Measure your ceiling and your floor width. Don't guess. Take a tape measure. If you have 11 feet of height and 7 feet of width, you’re golden. If you have 10 feet of height, get a 9-foot tree.
Invest in a rolling stand. Most 10-foot trees come with a standard cross-base. Upgrade to a heavy-duty stand with locking casters. Being able to wheel the tree around to decorate the back—or just to move it so you can vacuum—is a game changer.
Check the branch sample kits. Some high-end retailers will send you a box of branch samples for $20. Do it. Feel the texture. See how the color looks in your home’s lighting. Artificial lights in a warehouse make trees look different than the warm LEDs in your living room.
Power matters.

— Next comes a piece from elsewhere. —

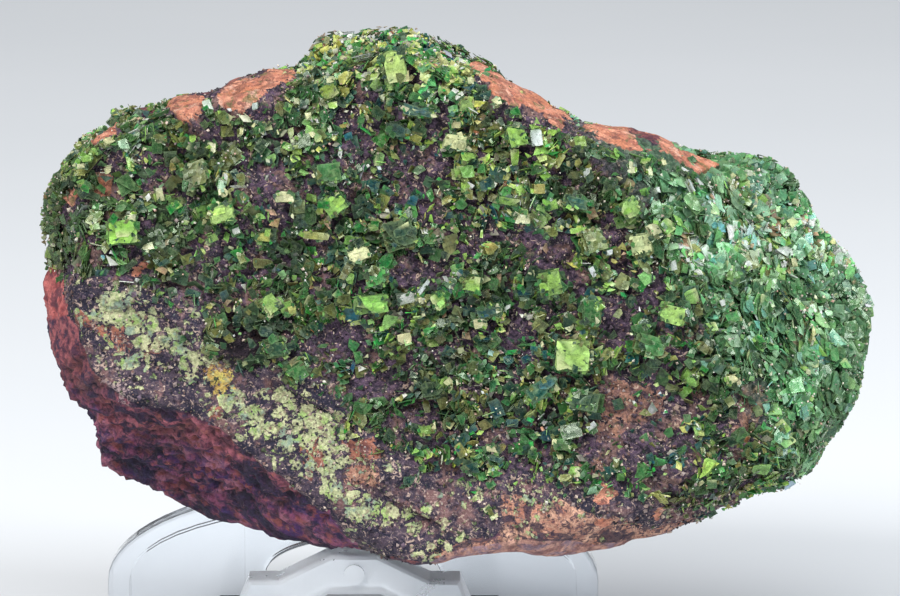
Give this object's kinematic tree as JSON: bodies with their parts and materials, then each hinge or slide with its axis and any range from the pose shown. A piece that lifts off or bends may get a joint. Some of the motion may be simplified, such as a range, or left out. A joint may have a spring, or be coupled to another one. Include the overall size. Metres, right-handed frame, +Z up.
{
  "type": "metatorbernite specimen",
  "caption": "Iron-stained rock fragment with a druse of green square metatorbernite plates over its front face, leaning back on a small clear moulded stand.",
  "frame": {"origin": "middle of the footprint box, on the floor the stand stands on", "axes": "+Z up; +X to the right along the stone's length, seen from the crystal face; -Y towards the viewer, out of the crystal face, which leans back 10 degrees"},
  "size_m": [0.0826, 0.0416, 0.0631],
  "materials": {
    "rock": "dull, red-brown and black iron-stained fracture faces, tan and orange patches, powdery pale green and yellow films",
    "druse": "glassy translucent green plates with pearly faces",
    "plate": "pearly lime green cleavage faces, finely striated, glassy edges",
    "clear_plastic": "clear polished moulding"
  },
  "bodies": {
    "root": {"rock_matrix": "rock", "metatorbernite_druse": "druse", "plate_01": "plate", "plate_02": "plate", "plate_03": "plate", "plate_04": "plate", "plate_05": "plate", "plate_06": "plate", "plate_07": "plate", "plate_08": "plate", "plate_09": "plate", "plate_10": "plate", "plate_11": "plate", "plate_12": "plate", "plate_13": "plate", "plate_14": "plate", "plate_15": "plate", "plate_16": "plate", "plate_17": "plate", "plate_18": "plate", "plate_19": "plate", "plate_20": "plate", "plate_21": "plate", "plate_22": "plate", "plate_23": "plate", "plate_24": "plate", "plate_25": "plate", "plate_26": "plate", "plate_27": "plate", "plate_28": "plate", "plate_29": "plate", "plate_30": "plate", "display_stand": "clear_plastic"}
  },
  "joints": []
}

A 10-foot tree with thousands of lights can draw a decent amount of power. Ensure you aren't plugging it into a circuit that’s already maxed out by a space heater or a heavy-duty gaming rig. Use a high-quality surge protector, not a cheap $5 extension cord from the drugstore.
Plan the "De-treeing" Day. January 2nd is usually when the regret sets in. Have your storage bags ready before you even buy the tree. Label each section (1, 2, 3, 4, 5) with masking tape. It makes assembly next year ten times faster.
The artificial christmas tree 10 foot experience is about spectacle. It’s about that "wow" factor when guests walk in. If you have the space and the budget for a high-quality model, it’s a stunning centerpiece that defines the holiday. Just don't forget the ladder.